◆ Task goal
Records follow. Select each line holding "finishes".

◆ Material for this exercise

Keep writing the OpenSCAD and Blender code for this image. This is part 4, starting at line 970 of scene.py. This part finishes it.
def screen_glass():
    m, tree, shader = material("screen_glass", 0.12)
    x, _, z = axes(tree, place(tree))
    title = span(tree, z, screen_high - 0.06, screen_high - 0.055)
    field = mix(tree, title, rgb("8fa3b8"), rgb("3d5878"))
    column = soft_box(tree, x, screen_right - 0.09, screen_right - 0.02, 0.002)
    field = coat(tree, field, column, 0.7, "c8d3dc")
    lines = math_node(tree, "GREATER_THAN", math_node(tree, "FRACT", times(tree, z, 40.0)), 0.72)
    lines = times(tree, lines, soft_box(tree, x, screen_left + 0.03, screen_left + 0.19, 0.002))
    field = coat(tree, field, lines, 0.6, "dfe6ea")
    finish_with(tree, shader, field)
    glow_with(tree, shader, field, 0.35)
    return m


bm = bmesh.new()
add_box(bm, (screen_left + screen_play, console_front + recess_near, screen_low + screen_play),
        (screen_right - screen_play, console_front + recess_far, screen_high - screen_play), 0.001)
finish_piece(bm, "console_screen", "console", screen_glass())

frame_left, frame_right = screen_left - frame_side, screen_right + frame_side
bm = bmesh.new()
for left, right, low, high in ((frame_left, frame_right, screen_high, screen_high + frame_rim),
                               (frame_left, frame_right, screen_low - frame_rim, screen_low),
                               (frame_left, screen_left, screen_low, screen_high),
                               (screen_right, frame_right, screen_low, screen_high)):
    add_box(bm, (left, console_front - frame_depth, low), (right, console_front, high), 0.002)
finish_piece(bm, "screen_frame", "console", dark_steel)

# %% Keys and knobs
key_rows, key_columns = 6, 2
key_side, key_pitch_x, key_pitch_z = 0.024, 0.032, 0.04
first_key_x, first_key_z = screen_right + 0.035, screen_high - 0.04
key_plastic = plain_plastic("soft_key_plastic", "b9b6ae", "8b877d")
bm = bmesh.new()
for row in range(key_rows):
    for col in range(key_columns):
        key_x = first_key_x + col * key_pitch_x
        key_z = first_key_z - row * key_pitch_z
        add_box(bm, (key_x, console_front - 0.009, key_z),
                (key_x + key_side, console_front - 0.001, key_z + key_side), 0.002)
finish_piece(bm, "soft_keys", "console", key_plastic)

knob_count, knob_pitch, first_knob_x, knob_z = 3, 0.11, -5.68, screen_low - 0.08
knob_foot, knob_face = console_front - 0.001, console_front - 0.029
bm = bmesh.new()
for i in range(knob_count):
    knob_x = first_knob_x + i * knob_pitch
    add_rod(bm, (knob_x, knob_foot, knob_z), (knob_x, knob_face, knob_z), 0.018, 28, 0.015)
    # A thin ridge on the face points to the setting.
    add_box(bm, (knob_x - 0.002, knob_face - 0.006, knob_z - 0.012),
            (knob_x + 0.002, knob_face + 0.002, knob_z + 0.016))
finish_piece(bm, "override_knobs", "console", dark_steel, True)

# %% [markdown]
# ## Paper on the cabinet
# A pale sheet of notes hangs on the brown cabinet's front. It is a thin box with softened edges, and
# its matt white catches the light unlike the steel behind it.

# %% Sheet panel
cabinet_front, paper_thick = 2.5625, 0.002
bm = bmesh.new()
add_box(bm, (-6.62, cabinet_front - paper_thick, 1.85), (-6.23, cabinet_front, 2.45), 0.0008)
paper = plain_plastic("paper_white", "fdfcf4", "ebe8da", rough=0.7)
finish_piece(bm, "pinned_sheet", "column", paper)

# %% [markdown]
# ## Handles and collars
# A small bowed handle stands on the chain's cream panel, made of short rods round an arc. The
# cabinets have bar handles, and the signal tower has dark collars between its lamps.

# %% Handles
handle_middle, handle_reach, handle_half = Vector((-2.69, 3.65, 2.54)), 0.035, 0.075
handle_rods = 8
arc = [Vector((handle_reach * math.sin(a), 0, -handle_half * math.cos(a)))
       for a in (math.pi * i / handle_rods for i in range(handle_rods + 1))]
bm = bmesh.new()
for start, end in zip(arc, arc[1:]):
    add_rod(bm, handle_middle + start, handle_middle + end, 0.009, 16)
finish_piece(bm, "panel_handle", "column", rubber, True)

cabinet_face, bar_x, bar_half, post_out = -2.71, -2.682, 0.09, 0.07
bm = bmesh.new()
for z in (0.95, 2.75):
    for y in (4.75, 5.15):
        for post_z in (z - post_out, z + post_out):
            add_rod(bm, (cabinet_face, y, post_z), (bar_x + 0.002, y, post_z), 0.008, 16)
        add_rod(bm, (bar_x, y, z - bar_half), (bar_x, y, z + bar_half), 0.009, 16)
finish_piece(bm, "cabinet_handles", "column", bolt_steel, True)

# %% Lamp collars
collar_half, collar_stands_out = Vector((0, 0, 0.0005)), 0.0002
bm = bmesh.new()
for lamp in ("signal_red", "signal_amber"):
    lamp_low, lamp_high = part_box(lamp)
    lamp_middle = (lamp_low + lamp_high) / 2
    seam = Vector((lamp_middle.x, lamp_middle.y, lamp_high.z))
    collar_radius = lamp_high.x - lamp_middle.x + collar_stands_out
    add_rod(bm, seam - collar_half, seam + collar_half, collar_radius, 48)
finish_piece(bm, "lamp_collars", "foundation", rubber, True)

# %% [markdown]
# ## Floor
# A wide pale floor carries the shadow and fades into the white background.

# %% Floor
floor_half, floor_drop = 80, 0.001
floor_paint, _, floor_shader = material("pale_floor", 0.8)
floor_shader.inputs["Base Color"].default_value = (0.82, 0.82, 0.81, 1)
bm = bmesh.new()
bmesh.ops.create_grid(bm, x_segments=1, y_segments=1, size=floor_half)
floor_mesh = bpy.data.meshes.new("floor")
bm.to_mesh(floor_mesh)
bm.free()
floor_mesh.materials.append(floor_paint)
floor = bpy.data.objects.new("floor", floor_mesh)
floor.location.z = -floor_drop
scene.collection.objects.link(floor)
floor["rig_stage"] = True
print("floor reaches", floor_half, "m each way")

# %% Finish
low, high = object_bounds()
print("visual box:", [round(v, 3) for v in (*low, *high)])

...

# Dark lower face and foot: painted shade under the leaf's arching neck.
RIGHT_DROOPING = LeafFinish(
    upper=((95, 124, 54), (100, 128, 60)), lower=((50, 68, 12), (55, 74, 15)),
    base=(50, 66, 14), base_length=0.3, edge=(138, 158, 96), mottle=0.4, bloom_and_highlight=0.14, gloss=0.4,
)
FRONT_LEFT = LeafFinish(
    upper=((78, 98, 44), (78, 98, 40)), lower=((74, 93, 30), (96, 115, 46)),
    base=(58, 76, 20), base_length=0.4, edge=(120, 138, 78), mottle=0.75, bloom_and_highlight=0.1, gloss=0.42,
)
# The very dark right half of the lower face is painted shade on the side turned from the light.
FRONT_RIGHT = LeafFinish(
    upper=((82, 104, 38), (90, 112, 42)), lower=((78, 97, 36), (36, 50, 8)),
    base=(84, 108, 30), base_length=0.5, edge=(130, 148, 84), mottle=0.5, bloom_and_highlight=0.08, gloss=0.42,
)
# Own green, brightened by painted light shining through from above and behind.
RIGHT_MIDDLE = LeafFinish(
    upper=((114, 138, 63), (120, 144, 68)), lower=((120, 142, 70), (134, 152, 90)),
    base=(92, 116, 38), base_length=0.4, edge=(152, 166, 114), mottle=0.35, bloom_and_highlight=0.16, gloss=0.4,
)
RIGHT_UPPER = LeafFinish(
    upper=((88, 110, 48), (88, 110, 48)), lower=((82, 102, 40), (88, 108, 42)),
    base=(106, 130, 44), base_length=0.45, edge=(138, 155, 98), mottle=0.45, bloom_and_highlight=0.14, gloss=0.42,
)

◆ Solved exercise
Keep writing the OpenSCAD and Blender code for this image. This is part 4, starting at line 970 of scene.py. This part finishes it.

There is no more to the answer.